▶ [DATA EXTRACT]

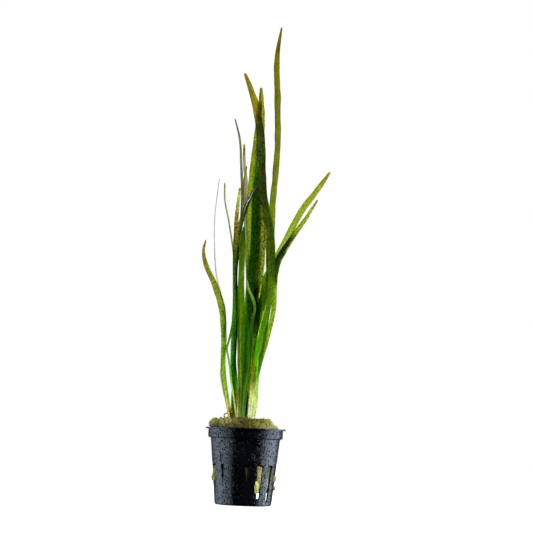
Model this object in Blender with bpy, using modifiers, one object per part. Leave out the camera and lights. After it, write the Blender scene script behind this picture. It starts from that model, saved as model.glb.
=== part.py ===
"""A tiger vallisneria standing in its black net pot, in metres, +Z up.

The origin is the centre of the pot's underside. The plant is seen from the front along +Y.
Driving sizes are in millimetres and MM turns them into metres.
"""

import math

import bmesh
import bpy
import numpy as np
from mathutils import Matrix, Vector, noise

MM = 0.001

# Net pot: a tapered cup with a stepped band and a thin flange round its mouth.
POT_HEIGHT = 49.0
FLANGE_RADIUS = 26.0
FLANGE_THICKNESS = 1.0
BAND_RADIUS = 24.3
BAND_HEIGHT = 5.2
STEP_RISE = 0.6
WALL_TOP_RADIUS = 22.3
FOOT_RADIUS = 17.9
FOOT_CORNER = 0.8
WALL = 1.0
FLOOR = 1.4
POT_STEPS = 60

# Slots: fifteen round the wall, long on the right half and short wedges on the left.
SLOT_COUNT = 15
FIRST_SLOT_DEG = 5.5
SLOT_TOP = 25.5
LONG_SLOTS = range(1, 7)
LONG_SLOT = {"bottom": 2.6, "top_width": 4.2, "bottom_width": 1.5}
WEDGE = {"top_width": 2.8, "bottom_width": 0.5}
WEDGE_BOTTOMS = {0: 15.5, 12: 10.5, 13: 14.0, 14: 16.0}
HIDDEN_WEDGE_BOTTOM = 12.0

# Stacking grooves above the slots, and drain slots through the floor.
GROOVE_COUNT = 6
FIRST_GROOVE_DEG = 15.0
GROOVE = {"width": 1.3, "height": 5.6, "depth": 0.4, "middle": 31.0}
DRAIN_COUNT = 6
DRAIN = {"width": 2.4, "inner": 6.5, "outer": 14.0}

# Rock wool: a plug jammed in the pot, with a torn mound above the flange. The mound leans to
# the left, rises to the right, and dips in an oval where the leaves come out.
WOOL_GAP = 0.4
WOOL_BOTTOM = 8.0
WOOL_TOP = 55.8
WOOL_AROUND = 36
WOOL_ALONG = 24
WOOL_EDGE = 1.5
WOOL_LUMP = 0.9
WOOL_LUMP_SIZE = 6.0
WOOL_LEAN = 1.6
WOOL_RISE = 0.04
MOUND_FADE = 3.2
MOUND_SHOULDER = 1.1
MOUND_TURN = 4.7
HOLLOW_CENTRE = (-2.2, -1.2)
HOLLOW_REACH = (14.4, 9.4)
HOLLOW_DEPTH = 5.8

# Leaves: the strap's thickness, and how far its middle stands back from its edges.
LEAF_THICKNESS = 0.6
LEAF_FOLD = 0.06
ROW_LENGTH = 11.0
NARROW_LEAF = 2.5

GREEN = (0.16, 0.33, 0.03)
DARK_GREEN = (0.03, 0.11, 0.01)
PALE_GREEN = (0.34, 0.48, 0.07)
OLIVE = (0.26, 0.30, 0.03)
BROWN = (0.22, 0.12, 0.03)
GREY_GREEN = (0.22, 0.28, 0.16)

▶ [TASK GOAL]
Word for word, reproduce the listing above from its start up to and including the line that has "HIDDEN_WEDGE_BOTTOM = 12.0". Give only those lines.

▶ [EXERCISE SOLUTION]
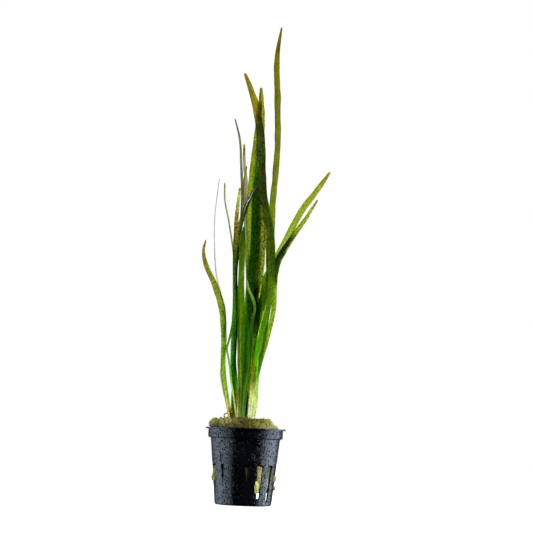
Model this object in Blender with bpy, using modifiers, one object per part. Leave out the camera and lights. After it, write the Blender scene script behind this picture. It starts from that model, saved as model.glb.
=== part.py ===
"""A tiger vallisneria standing in its black net pot, in metres, +Z up.

The origin is the centre of the pot's underside. The plant is seen from the front along +Y.
Driving sizes are in millimetres and MM turns them into metres.
"""

import math

import bmesh
import bpy
import numpy as np
from mathutils import Matrix, Vector, noise

MM = 0.001

# Net pot: a tapered cup with a stepped band and a thin flange round its mouth.
POT_HEIGHT = 49.0
FLANGE_RADIUS = 26.0
FLANGE_THICKNESS = 1.0
BAND_RADIUS = 24.3
BAND_HEIGHT = 5.2
STEP_RISE = 0.6
WALL_TOP_RADIUS = 22.3
FOOT_RADIUS = 17.9
FOOT_CORNER = 0.8
WALL = 1.0
FLOOR = 1.4
POT_STEPS = 60

# Slots: fifteen round the wall, long on the right half and short wedges on the left.
SLOT_COUNT = 15
FIRST_SLOT_DEG = 5.5
SLOT_TOP = 25.5
LONG_SLOTS = range(1, 7)
LONG_SLOT = {"bottom": 2.6, "top_width": 4.2, "bottom_width": 1.5}
WEDGE = {"top_width": 2.8, "bottom_width": 0.5}
WEDGE_BOTTOMS = {0: 15.5, 12: 10.5, 13: 14.0, 14: 16.0}
HIDDEN_WEDGE_BOTTOM = 12.0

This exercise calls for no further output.